The Doodlebops. It’s a morning show on the Disney Channel. Three adults who act like children and dress in ridiculous musical instrument-inspired costumes with bizarre puffy fingers and painted faces. I guess they’re supposed to look like human bugs, maybe. The two guys are sooooo broadway gay, which would be fine if it weren’t for Disney’s stance against gay or straight actors playing homosexual characters. Apparently, they have no problem with flaming queens playing asexual man-child bug things.
Creed fans.
Are they evangelical Christians? Are they rock wimps? Or are they merely tone-deaf?
What was the last ceremony you attended?
Well, I was walking to work last week and watched as several new U.S. citizens were sworn in and photographed. Since that probably doesn’t count, I guess it would have to be my college roommate’s wedding last summer. A wonderful time was had by all including me and my date, my sister Alane, and several of my old college friends.
What is one lesson you have learned in the past year?
How to hyperlink, but only when posting on my own blog. Haven’t figured out how to do it in a post to someone else’s blog yet.
Tell us about one of your childhood memories.

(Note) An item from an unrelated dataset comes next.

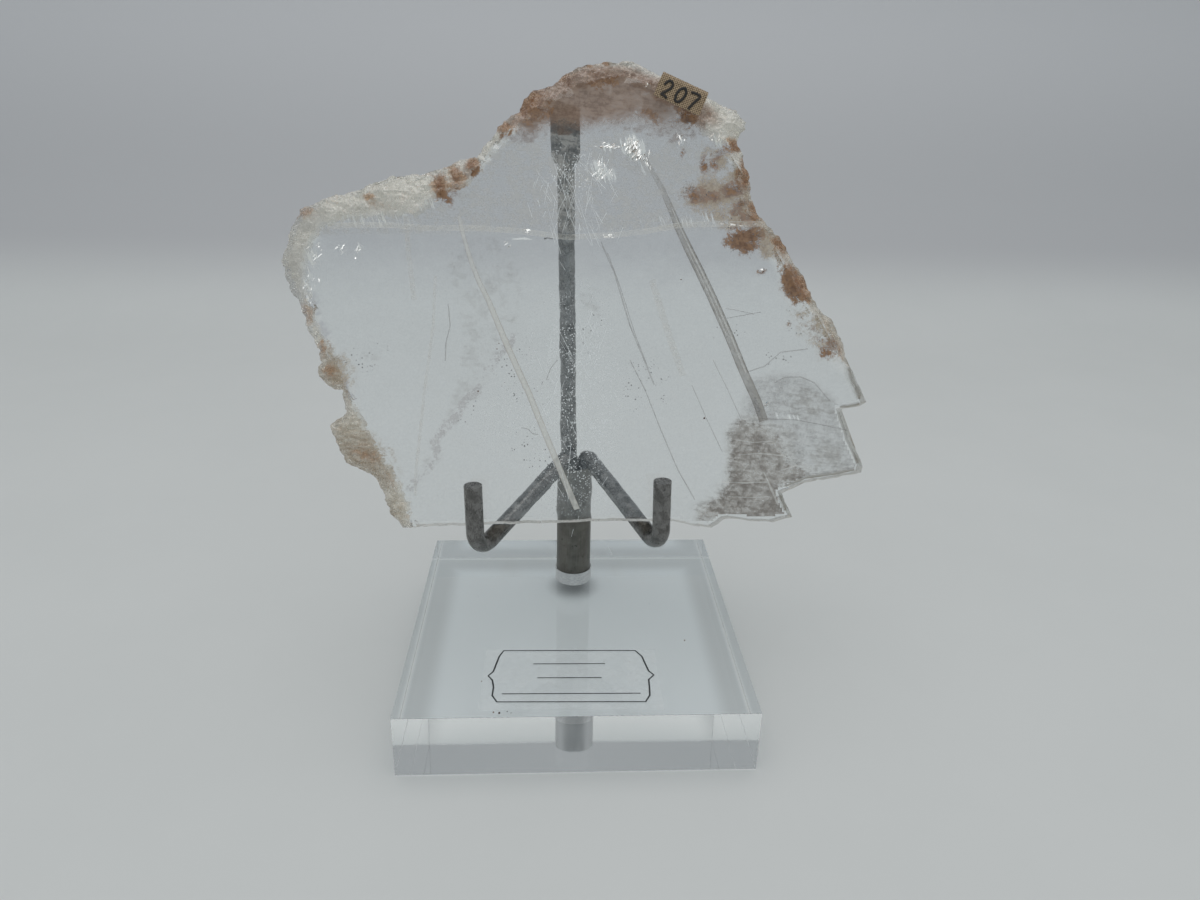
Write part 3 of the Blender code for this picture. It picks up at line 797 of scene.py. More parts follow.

Oh, so many. OK, my brothers and I shoplifted a bunch of candy from a local Target-esque store. Our mom did not allow us to have candy, and of course shoplifting is a big no-no, so when we came home and found that she was home from work early, we knew we had to stash the pilfered booty. Instead of finding some way to sneak it inside, we hid the $20 or so worth of gum and chocolate under a bush in the front yard until we knew it was safe to retrieve it. I don’t know how long that took, but by the time we went out to get it, the 115 degree Las Vegas summer heat had melted the sweets into a large, gooey puddle, and thousands of large, red fire ants had liquified the sugar-soaked paper bag surrounding the pile. A couple days later there was a circle about 2 feet in diameter where the candy-bag masacre happened. The ants had removed every molecule within the circle above the Earth’s crust. An amazing natural spectacle, really.
If you could extend a season which would you pick?
I must agree with Pye 100% on this one. I couldn’t have said it better.
~Angela~
LBN said…Has nobody answered your quizlet? Travesty!!
and I agree, Pye’s quizzlets are shit-hot.
Name 3 things that you think are strange.
1. Reality TV…can it get more boring?
2. Pantyhose…after my maternity pantyhose experience during Don’t Be Afraid of the Dark, they will forever and always be a true work of the devil.
3. The fact that every 20-something Bostonian I’ve ever met is exactly the SAME. It’s like they go through brainwashing or something. Bizzarro.
What was the last ceremony you attended?
Methodist Baptism. Interesting to be part of, but I’ll stick to my own little niche.
What is one lesson you have learned in the past year?
All those hours of working out and busting your ass to be thin–yeah, that all goes to shit when you get pregnant!
Tell us about one of your childhood memories.
I was about 3 sitting in my high chair eating french fries and ketchup. My mom was talking to my grandmother and I REALLY wanted her attention, so i dumped the ketchuppy plate of fries all over my head.
If you could extend a season which would you pick?
In the spring I always say “spring!” and in the fall I always say “fall!”…so now I say spring!